Apple was not able to narrow the scope of a UK lawsuit accusing it of locking 40 million UK consumers into iCloud, to the detriment of third-party cloud storage providers. British consumer group Which? first filed the lawsuit in late 2024, and is asking for £3 billion for UK Apple customers. Apple wanted to exclude non-paying iCloud users from the lawsuit, but the tribunal denied Apple's request in a 2 to 1 majority.
This narrative has to come with more sense. I am sick of seeing it trotted out whenever there are fines handed down.
Revenue is not theirs, it is the high water mark and a nice headline but it does not account for anything so its relationship to a fine is irrelevant.
The intent of comments like this is to highlight that the fines are just a cost of business but then fail to consider how that cost is managed against its particular infringing product. For example if you heard google got a 3 billion euro fine you might suggest it being nothing to them, but what if the product it related to was google keep the post it app. Does that product seem likely to generate 3 billion for them? No, so the fine would encourage change.
Fines should be hard hitting, not destroying. They need to be handed out for everything not huge ones that encompass the general mood.
iClous makes a lot of money but a 3 billion increase operating costs is significant.

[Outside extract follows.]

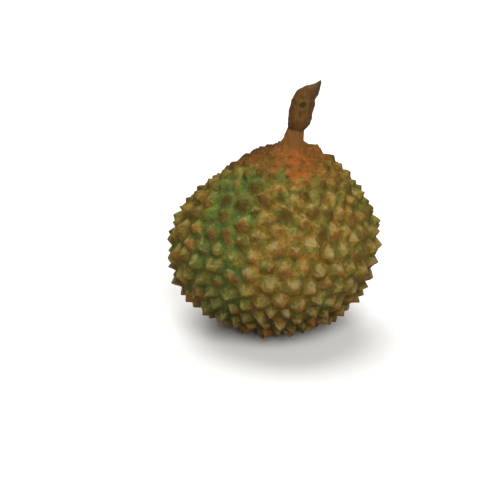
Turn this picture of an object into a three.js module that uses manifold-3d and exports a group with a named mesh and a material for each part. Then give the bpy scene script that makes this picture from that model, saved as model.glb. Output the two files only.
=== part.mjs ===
// A whole durian, as picked: one spiny husk, and the cut stalk that it hung from.
// Millimetres, +Z up. It stands on its blunt end, on the worn tips of the lowest spines, and the
// origin is the flat of the one in the middle. The crown, where the stalk grows, leans towards +X.
import * as THREE from "three";
import { ConvexHull } from "three/addons/math/ConvexHull.js";
import { mergeVertices } from "three/addons/utils/BufferGeometryUtils.js";
import Module from "manifold-3d";

const wasm = await Module();
wasm.setup();

const degrees = THREE.MathUtils.degToRad;

// The body, measured over the tips of its spines from the middle of the fruit.
const HALF_WIDTH = 81.6;
const HALF_DEPTH = 80;
const HALF_HEIGHT = 74.2;
const MIDDLE_HEIGHT = 71.5; // less than HALF_HEIGHT: the lowest tips are worn away by the difference
const CROWN = new THREE.Vector3(0.176, -0.03, 0.984).normalize();
const BLUNT_END = new THREE.Vector3(0, 0, -1);

// Five seed chambers show as faint lobes round the waist.
const LOBES = 5;
const LOBE_RISE = 0.012;
const LOBE_TURN = degrees(207);

// Swells and flats that leave the body uneven: which way, how far round (degrees), how much of the radius.
const SWELLS = [
  { toward: new THREE.Vector3(-0.64, 0.27, 0.72), reach: 25, rise: -0.136 }, // shoulder over a poor chamber
  { toward: new THREE.Vector3(0.31, 0.34, 0.89), reach: 16, rise: 0.066 }, // hump behind the stalk
  { toward: new THREE.Vector3(0.62, 0.28, 0.73), reach: 12, rise: 0.021 },
  { toward: new THREE.Vector3(-0.92, -0.14, -0.37), reach: 24, rise: 0.043 }, // the fullest chamber
  { toward: new THREE.Vector3(0.91, -0.15, -0.39), reach: 20, rise: 0.003 },
  { toward: new THREE.Vector3(0.6, -0.28, -0.75), reach: 16, rise: 0.026 },
];

// The spines.
const SPINE_COUNT = 410;
const SPINE_HEIGHT = 6.2;
const SPINE_UNEVENNESS = 0.28; // share of its height by which a spine is taller or shorter
const SPINE_LEAN = 0.16; // how far a spine leans from the radius towards the waist
const SPINE_STRAY = 0.28; // how far it strays from that to any side
const FLANK_HOLLOW = 1.35; // 1 is a straight-sided pyramid, more is a hollow-sided one
const FLANK_STEP = 0.45; // where the flank's middle ring of points lies between the axis and the foot
const CROWN_SPINE_HEIGHT = 1.8;
const BLUNT_SPINE_HEIGHT = 6.1;
const CROWN_BARE = degrees(14); // within this of the crown no spine stands higher than a crown spine
const CROWN_FULL = degrees(44); // and past this they have their full height
const SHOULDER = new THREE.Vector3(-0.42, 0.32, 0.85); // where the spines stayed short
const SHOULDER_REACH = degrees(27);
const SHOULDER_LOSS = 0.6; // share of their height that they lack there
const BLUNT_REACH = degrees(35);
const CROWN_CROWDING = 1.1; // how many more spines there are to an area at the crown
const CROWN_CROWDING_REACH = degrees(26);

// How the spines are set out: a golden-angle spiral, shaken, and then pushed apart to even gaps.
const SHAKE = 1.15;
const PUSHES = 4;
const PUSH_REACH = 1.25;
const PUSH_GAIN = 0.25;
const SPIRAL_STEPS = 720;
const GOLDEN_ANGLE = Math.PI * (3 - Math.sqrt(5));
const FIXED_SITES = [CROWN, BLUNT_END]; // the stalk's place, and the spine that the fruit stands on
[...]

The acknowledgement from both the government and apple will create an interest in further regulations and actions. If the fine is given, they will also have to change, it isnt that they can pay it and keep doing it unless the regulators lose their teeth.
To your point it’s one of the levers regulators and governments have against corporate entities.
It’s a difficult venue, but it does work even if it seems like it has a minor effect. It creates disincentives and incentives which business are influenced by.
It would be better if regulators had more teeth, but capitalist defang whenever they can. Be it laws, regulators, or even just public influence.
All that would be true IF they actually have to pay the money. A lot of the time it just gets stalled, thrown out or pardoned.
I don’t know about that, sure there are appeals it would only make sense but I doubt they are being pardoned in any great amount.
Appeals often mean paying first also.
Von der Leyen blocked a fine to google (heise.de link)
Definitely a cause for concern, seems it wasn’t a pardon though and it is being addressed.